On a one-night fling with Crawford: "Next time I saw Crawford, she wanted another round. I told her straight out I didn't much enjoy doing it with a woman. After I turned her down, she became spiteful."

On baseball great DiMaggio: "Joe D. loves Marilyn Monroe and always will. I love him and I always will. But Joe could not stay married to Marilyn Monroe, the famous film star. Joe has an image in his stubborn Italian head of a traditional Italian wife. . . . Doctor, you know that's not me . . . . Anytime I need him, Joe is there. I couldn't have a better friend." The ex-Yankee slugger sent roses to Monroe's Westwood, Calif., grave for decades after she died.

On Sinatra: "What a wonderful friend he is to me. I love Frank and he loves me. It is not the marrying kind of love. It is better because marriage can't destroy it."
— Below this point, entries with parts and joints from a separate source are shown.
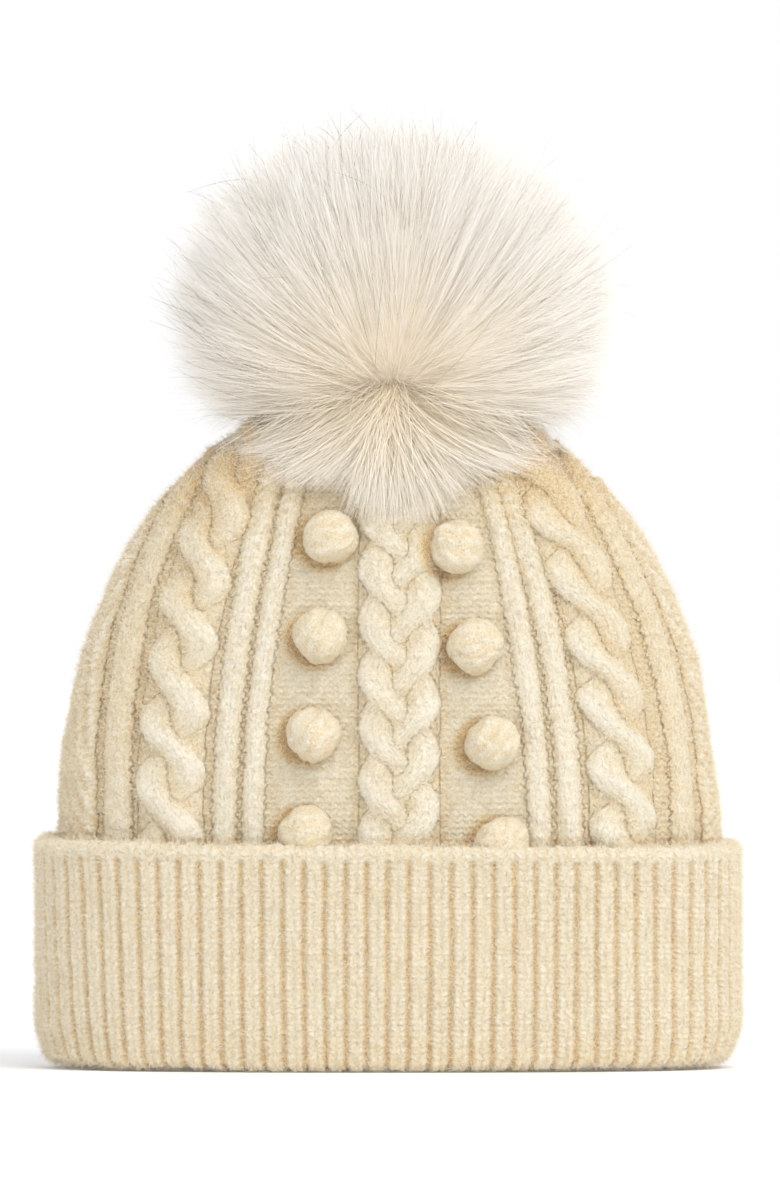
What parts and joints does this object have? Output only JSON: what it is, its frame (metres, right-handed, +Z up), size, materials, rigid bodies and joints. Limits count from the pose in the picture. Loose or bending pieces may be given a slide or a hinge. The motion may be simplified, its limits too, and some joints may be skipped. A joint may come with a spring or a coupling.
{
  "type": "pom pom beanie",
  "caption": "Cable-knit beanie with rope cables, a centre braid and raised bobbles, a turned-up ribbed cuff and a faux-fur pom that snaps off.",
  "frame": {"origin": "centre of the cuff's underside, where the hat rests", "axes": "+Z up through the crown to the pom; the cabled front faces -Y; +X is the right-hand side seen from the front"},
  "size_m": [0.2224, 0.134, 0.296],
  "materials": {
    "cable_knit": "brushed wool-blend cable knit, matt and fuzzy",
    "rib_knit": "brushed wool-blend rib knit, matt and fuzzy",
    "yarn": "plied wool-blend yarn",
    "label_ribbon": "smooth woven ribbon, blank",
    "snap_metal": "nickel-plated pressed steel",
    "backing_cloth": "knitted backing cloth",
    "polyester_fill": "loose polyester fibre",
    "faux_fur": "long straight faux-fur pile, silky sheen"
  },
  "bodies": {
    "hat": {"knit_body": "cable_knit", "ribbed_cuff": "rib_knit", "crown_gather_yarn": "yarn", "side_seam": "yarn", "cuff_tacks": "yarn", "care_label": "label_ribbon", "front_rope_left": "cable_knit", "front_rope_right": "cable_knit", "front_braid": "cable_knit", "front_bobbles_left": "cable_knit", "front_bobbles_right": "cable_knit", "front_ribs_left": "cable_knit", "front_ribs_right": "cable_knit", "front_edge_ribs": "cable_knit", "back_rope_left": "cable_knit", "back_rope_right": "cable_knit", "back_braid": "cable_knit", "back_bobbles_left": "cable_knit", "back_bobbles_right": "cable_knit", "back_ribs_left": "cable_knit", "back_ribs_right": "cable_knit", "back_edge_ribs": "cable_knit"},
    "crown_stud": {"snap_stud": "snap_metal", "stud_backing_cap": "snap_metal"},
    "snap_spring": {"snap_ring_spring": "snap_metal"},
    "pom_base": {"snap_socket": "snap_metal", "pom_base_cap": "snap_metal", "pom_base_cloth": "backing_cloth"},
    "pom_ball": {"pom_gather_thread": "yarn", "pom_backing": "backing_cloth", "pom_stuffing": "polyester_fill", "pom_fur": "faux_fur"}
  },
  "joints": [
    {"name": "pom_nod", "type": "hinge", "parent": "hat", "child": "crown_stud", "pos_m": [0, 0, 0.2049], "axis": [1, 0, 0], "range_deg": [-12, 12], "stiffness_Nm_per_rad": 0.15},
    {"name": "pom_pull", "type": "slide", "parent": "crown_stud", "child": "snap_spring", "axis": [0, 0, 1], "range_m": [0, 0.05]},
    {"name": "pom_spin", "type": "hinge", "parent": "snap_spring", "child": "pom_base", "pos_m": [0, 0, 0.2115], "axis": [0, 0, 1], "continuous": true},
    {"name": "pom_sway", "type": "hinge", "parent": "pom_base", "child": "pom_ball", "pos_m": [0, 0, 0.2144], "axis": [0, 1, 0], "range_deg": [-12, 12], "stiffness_Nm_per_rad": 0.15}
  ]
}
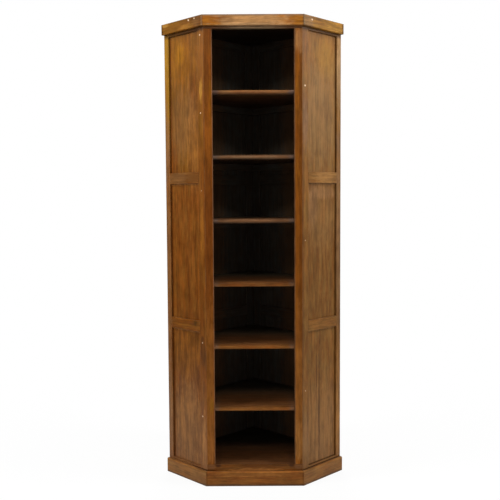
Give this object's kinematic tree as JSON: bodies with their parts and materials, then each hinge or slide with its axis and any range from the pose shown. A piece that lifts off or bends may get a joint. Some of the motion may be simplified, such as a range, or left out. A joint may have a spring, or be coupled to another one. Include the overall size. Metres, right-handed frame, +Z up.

On Miller: "Marrying him was my mistake, not his. He couldn't give me the attention, warmth and affection I need. It's not in his nature. Arthur never credited me with much intelligence. . . . As bed partners we were so-so. He was not that much interested."

On how Dr. Greenson taught her to achieve orgasm: "You said there was an obstacle in my mind that prevented me from having an orgasm . . . . Bless you, doctor. By now I've had lots of orgasms. Not only one, but two and three with a man who takes his time."